* **Given request**:
Can you reproduce the data beneath, keeping every line exact?

+ + + + + + +

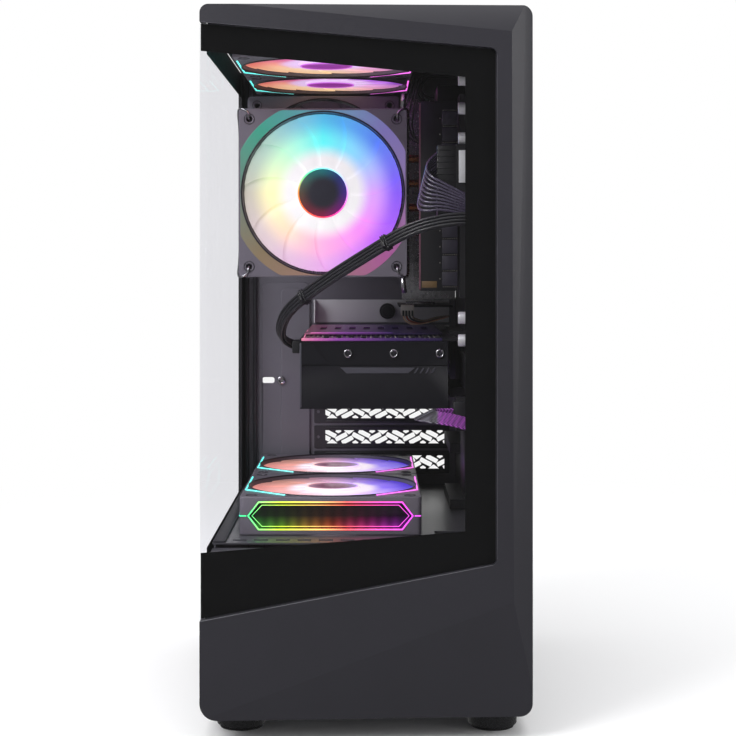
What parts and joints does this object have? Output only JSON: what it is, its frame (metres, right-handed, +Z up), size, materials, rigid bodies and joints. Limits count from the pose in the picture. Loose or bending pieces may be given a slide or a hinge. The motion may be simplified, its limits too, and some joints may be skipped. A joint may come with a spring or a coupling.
{
  "type": "desktop computer tower",
  "caption": "Upright computer case with a slanted wrap-round glass front and lit fans, graphics card, cooler, memory and power supply inside.",
  "frame": {"origin": "middle of the case's footprint, on the surface it stands on", "axes": "+X to the right seen from the front, +Y to the back, +Z up"},
  "size_m": [0.21, 0.316, 0.465],
  "materials": {
    "black_steel": "satin powder coat",
    "bezel_plastic": "fine satin grain",
    "black_plastic": "matt",
    "clear_glass": "clear tempered",
    "fan_blade": "frosted, lit from the hub",
    "rubber": "matt",
    "foot_plastic": "semi-gloss",
    "bright_metal": "nickel plated",
    "fin_metal": "bare sheet",
    "board_black": "black solder mask",
    "cable_jacket": "sleeved wire",
    "filter_mesh": "fine nylon mesh"
  },
  "bodies": {
    "case": {"base_tray": "black_steel", "rear_panel": "black_steel", "front_frame": "black_steel", "motherboard_tray": "black_steel", "grommets": "rubber", "top_frame": "black_steel", "psu_shroud": "black_steel", "left_lower_panel": "black_steel", "feet": "foot_plastic", "foot_pads": "rubber", "front_bezel": "bezel_plastic", "front_glass": "clear_glass", "cpu_fin_stack": "fin_metal", "cpu_heat_pipes": "bright_metal", "cpu_fan_clips": "bright_metal", "motherboard": "board_black", "board_sockets": "black_plastic", "board_heatsinks": "fin_metal", "capacitors": "bright_metal", "ram_module_1": "board_black", "ram_module_2": "board_black", "rear_io_ports": "bright_metal", "slot_covers": "black_steel", "wifi_card": "bright_metal", "gpu_board": "board_black", "gpu_shroud": "black_plastic", "gpu_heatsink": "fin_metal", "gpu_bracket": "bright_metal", "psu_case": "black_steel", "power_inlet": "black_plastic", "drive_cage": "black_steel", "io_strip": "bezel_plastic", "front_ports": "bright_metal", "gpu_power_cable": "cable_jacket", "atx_cable": "cable_jacket", "board_cables": "cable_jacket", "top_front_fan_frame": "black_plastic", "top_rear_fan_frame": "black_plastic", "bottom_front_fan_frame": "black_plastic", "bottom_rear_fan_frame": "black_plastic", "rear_fan_frame": "black_plastic", "cpu_fan_frame": "black_plastic"},
    "top_front_fan_rotor": {"top_front_fan_rotor": "fan_blade"},
    "top_rear_fan_rotor": {"top_rear_fan_rotor": "fan_blade"},
    "bottom_front_fan_rotor": {"bottom_front_fan_rotor": "fan_blade"},
    "bottom_rear_fan_rotor": {"bottom_rear_fan_rotor": "fan_blade"},
    "rear_fan_rotor": {"rear_fan_rotor": "fan_blade"},
    "cpu_fan_rotor": {"cpu_fan_rotor": "fan_blade"},
    "gpu_front_fan": {"gpu_front_fan": "black_plastic"},
    "gpu_rear_fan": {"gpu_rear_fan": "black_plastic"},
    "psu_fan": {"psu_fan": "black_plastic"},
    "power_button": {"power_button": "bezel_plastic"},
    "psu_switch": {"psu_switch": "black_plastic"},
    "left_door": {"left_glass": "clear_glass", "left_glass_rail": "black_steel", "left_thumbscrews": "black_steel"},
    "right_door": {"right_panel": "black_steel", "right_thumbscrews": "black_steel"},
    "top_filter": {"top_filter": "filter_mesh"},
    "psu_filter": {"psu_filter": "filter_mesh"}
  },
  "joints": [
    {"name": "top_front_fan_rotor_spin", "type": "hinge", "parent": "case", "child": "top_front_fan_rotor", "pos_m": [-0.028, -0.06, 0.4489], "axis": [0, 0, 1], "continuous": true},
    {"name": "top_rear_fan_rotor_spin", "type": "hinge", "parent": "case", "child": "top_rear_fan_rotor", "pos_m": [-0.028, 0.06, 0.4489], "axis": [0, 0, 1], "continuous": true},
    {"name": "bottom_front_fan_rotor_spin", "type": "hinge", "parent": "case", "child": "bottom_front_fan_rotor", "pos_m": [-0.024, -0.047, 0.1359], "axis": [0, 0, 1], "continuous": true},
    {"name": "bottom_rear_fan_rotor_spin", "type": "hinge", "parent": "case", "child": "bottom_rear_fan_rotor", "pos_m": [-0.024, 0.073, 0.1359], "axis": [0, 0, 1], "continuous": true},
    {"name": "rear_fan_rotor_spin", "type": "hinge", "parent": "case", "child": "rear_fan_rotor", "pos_m": [-0.035, 0.1265, 0.3746], "axis": [0, 1, 0], "continuous": true},
    {"name": "cpu_fan_rotor_spin", "type": "hinge", "parent": "case", "child": "cpu_fan_rotor", "pos_m": [-0.0315, -0.0059, 0.3523], "axis": [0, 1, 0], "continuous": true},
    {"name": "gpu_front_fan_spin", "type": "hinge", "parent": "case", "child": "gpu_front_fan", "pos_m": [0.00475, -0.00243, 0.208], "axis": [0, 0, 1], "continuous": true},
    {"name": "gpu_rear_fan_spin", "type": "hinge", "parent": "case", "child": "gpu_rear_fan", "pos_m": [0.00475, 0.08925, 0.208], "axis": [0, 0, 1], "continuous": true},
    {"name": "psu_fan_spin", "type": "hinge", "parent": "case", "child": "psu_fan", "pos_m": [0, 0.069, 0.03], "axis": [0, 0, 1], "continuous": true},
    {"name": "power_button_press", "type": "slide", "parent": "case", "child": "power_button", "axis": [0, 0, -1], "range_m": [0, 0.0015], "stiffness_N_per_m": 400},
    {"name": "psu_switch_rock", "type": "hinge", "parent": "case", "child": "psu_switch", "pos_m": [0.052, 0.133, 0.043], "axis": [1, 0, 0], "range_deg": [-16, 0]},
    {"name": "left_door_slide", "type": "slide", "parent": "case", "child": "left_door", "axis": [0, 1, 0], "range_m": [0, 0.32]},
    {"name": "right_door_slide", "type": "slide", "parent": "case", "child": "right_door", "axis": [0, 1, 0], "range_m": [0, 0.32]},
    {"name": "top_filter_lift", "type": "slide", "parent": "case", "child": "top_filter", "axis": [0, 0, 1], "range_m": [0, 0.05]},
    {"name": "psu_filter_slide", "type": "slide", "parent": "case", "child": "psu_filter", "axis": [0, 1, 0], "range_m": [0, 0.17]}
  ]
}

+ + + + + + +

* **Output for this exercise**:
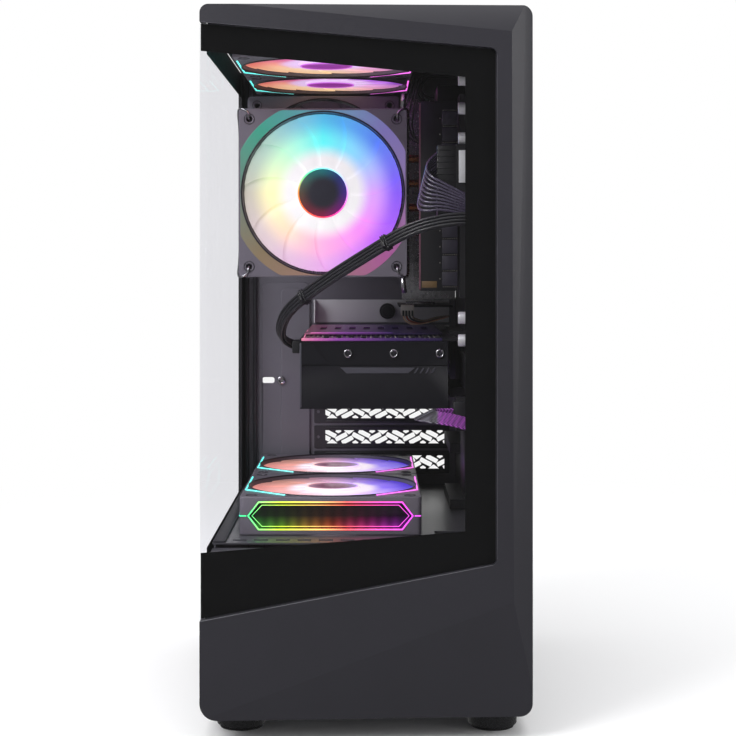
What parts and joints does this object have? Output only JSON: what it is, its frame (metres, right-handed, +Z up), size, materials, rigid bodies and joints. Limits count from the pose in the picture. Loose or bending pieces may be given a slide or a hinge. The motion may be simplified, its limits too, and some joints may be skipped. A joint may come with a spring or a coupling.
{
  "type": "desktop computer tower",
  "caption": "Upright computer case with a slanted wrap-round glass front and lit fans, graphics card, cooler, memory and power supply inside.",
  "frame": {"origin": "middle of the case's footprint, on the surface it stands on", "axes": "+X to the right seen from the front, +Y to the back, +Z up"},
  "size_m": [0.21, 0.316, 0.465],
  "materials": {
    "black_steel": "satin powder coat",
    "bezel_plastic": "fine satin grain",
    "black_plastic": "matt",
    "clear_glass": "clear tempered",
    "fan_blade": "frosted, lit from the hub",
    "rubber": "matt",
    "foot_plastic": "semi-gloss",
    "bright_metal": "nickel plated",
    "fin_metal": "bare sheet",
    "board_black": "black solder mask",
    "cable_jacket": "sleeved wire",
    "filter_mesh": "fine nylon mesh"
  },
  "bodies": {
    "case": {"base_tray": "black_steel", "rear_panel": "black_steel", "front_frame": "black_steel", "motherboard_tray": "black_steel", "grommets": "rubber", "top_frame": "black_steel", "psu_shroud": "black_steel", "left_lower_panel": "black_steel", "feet": "foot_plastic", "foot_pads": "rubber", "front_bezel": "bezel_plastic", "front_glass": "clear_glass", "cpu_fin_stack": "fin_metal", "cpu_heat_pipes": "bright_metal", "cpu_fan_clips": "bright_metal", "motherboard": "board_black", "board_sockets": "black_plastic", "board_heatsinks": "fin_metal", "capacitors": "bright_metal", "ram_module_1": "board_black", "ram_module_2": "board_black", "rear_io_ports": "bright_metal", "slot_covers": "black_steel", "wifi_card": "bright_metal", "gpu_board": "board_black", "gpu_shroud": "black_plastic", "gpu_heatsink": "fin_metal", "gpu_bracket": "bright_metal", "psu_case": "black_steel", "power_inlet": "black_plastic", "drive_cage": "black_steel", "io_strip": "bezel_plastic", "front_ports": "bright_metal", "gpu_power_cable": "cable_jacket", "atx_cable": "cable_jacket", "board_cables": "cable_jacket", "top_front_fan_frame": "black_plastic", "top_rear_fan_frame": "black_plastic", "bottom_front_fan_frame": "black_plastic", "bottom_rear_fan_frame": "black_plastic", "rear_fan_frame": "black_plastic", "cpu_fan_frame": "black_plastic"},
    "top_front_fan_rotor": {"top_front_fan_rotor": "fan_blade"},
    "top_rear_fan_rotor": {"top_rear_fan_rotor": "fan_blade"},
    "bottom_front_fan_rotor": {"bottom_front_fan_rotor": "fan_blade"},
    "bottom_rear_fan_rotor": {"bottom_rear_fan_rotor": "fan_blade"},
    "rear_fan_rotor": {"rear_fan_rotor": "fan_blade"},
    "cpu_fan_rotor": {"cpu_fan_rotor": "fan_blade"},
    "gpu_front_fan": {"gpu_front_fan": "black_plastic"},
    "gpu_rear_fan": {"gpu_rear_fan": "black_plastic"},
    "psu_fan": {"psu_fan": "black_plastic"},
    "power_button": {"power_button": "bezel_plastic"},
    "psu_switch": {"psu_switch": "black_plastic"},
    "left_door": {"left_glass": "clear_glass", "left_glass_rail": "black_steel", "left_thumbscrews": "black_steel"},
    "right_door": {"right_panel": "black_steel", "right_thumbscrews": "black_steel"},
    "top_filter": {"top_filter": "filter_mesh"},
    "psu_filter": {"psu_filter": "filter_mesh"}
  },
  "joints": [
    {"name": "top_front_fan_rotor_spin", "type": "hinge", "parent": "case", "child": "top_front_fan_rotor", "pos_m": [-0.028, -0.06, 0.4489], "axis": [0, 0, 1], "continuous": true},
    {"name": "top_rear_fan_rotor_spin", "type": "hinge", "parent": "case", "child": "top_rear_fan_rotor", "pos_m": [-0.028, 0.06, 0.4489], "axis": [0, 0, 1], "continuous": true},
    {"name": "bottom_front_fan_rotor_spin", "type": "hinge", "parent": "case", "child": "bottom_front_fan_rotor", "pos_m": [-0.024, -0.047, 0.1359], "axis": [0, 0, 1], "continuous": true},
    {"name": "bottom_rear_fan_rotor_spin", "type": "hinge", "parent": "case", "child": "bottom_rear_fan_rotor", "pos_m": [-0.024, 0.073, 0.1359], "axis": [0, 0, 1], "continuous": true},
    {"name": "rear_fan_rotor_spin", "type": "hinge", "parent": "case", "child": "rear_fan_rotor", "pos_m": [-0.035, 0.1265, 0.3746], "axis": [0, 1, 0], "continuous": true},
    {"name": "cpu_fan_rotor_spin", "type": "hinge", "parent": "case", "child": "cpu_fan_rotor", "pos_m": [-0.0315, -0.0059, 0.3523], "axis": [0, 1, 0], "continuous": true},
    {"name": "gpu_front_fan_spin", "type": "hinge", "parent": "case", "child": "gpu_front_fan", "pos_m": [0.00475, -0.00243, 0.208], "axis": [0, 0, 1], "continuous": true},
    {"name": "gpu_rear_fan_spin", "type": "hinge", "parent": "case", "child": "gpu_rear_fan", "pos_m": [0.00475, 0.08925, 0.208], "axis": [0, 0, 1], "continuous": true},
    {"name": "psu_fan_spin", "type": "hinge", "parent": "case", "child": "psu_fan", "pos_m": [0, 0.069, 0.03], "axis": [0, 0, 1], "continuous": true},
    {"name": "power_button_press", "type": "slide", "parent": "case", "child": "power_button", "axis": [0, 0, -1], "range_m": [0, 0.0015], "stiffness_N_per_m": 400},
    {"name": "psu_switch_rock", "type": "hinge", "parent": "case", "child": "psu_switch", "pos_m": [0.052, 0.133, 0.043], "axis": [1, 0, 0], "range_deg": [-16, 0]},
    {"name": "left_door_slide", "type": "slide", "parent": "case", "child": "left_door", "axis": [0, 1, 0], "range_m": [0, 0.32]},
    {"name": "right_door_slide", "type": "slide", "parent": "case", "child": "right_door", "axis": [0, 1, 0], "range_m": [0, 0.32]},
    {"name": "top_filter_lift", "type": "slide", "parent": "case", "child": "top_filter", "axis": [0, 0, 1], "range_m": [0, 0.05]},
    {"name": "psu_filter_slide", "type": "slide", "parent": "case", "child": "psu_filter", "axis": [0, 1, 0], "range_m": [0, 0.17]}
  ]
}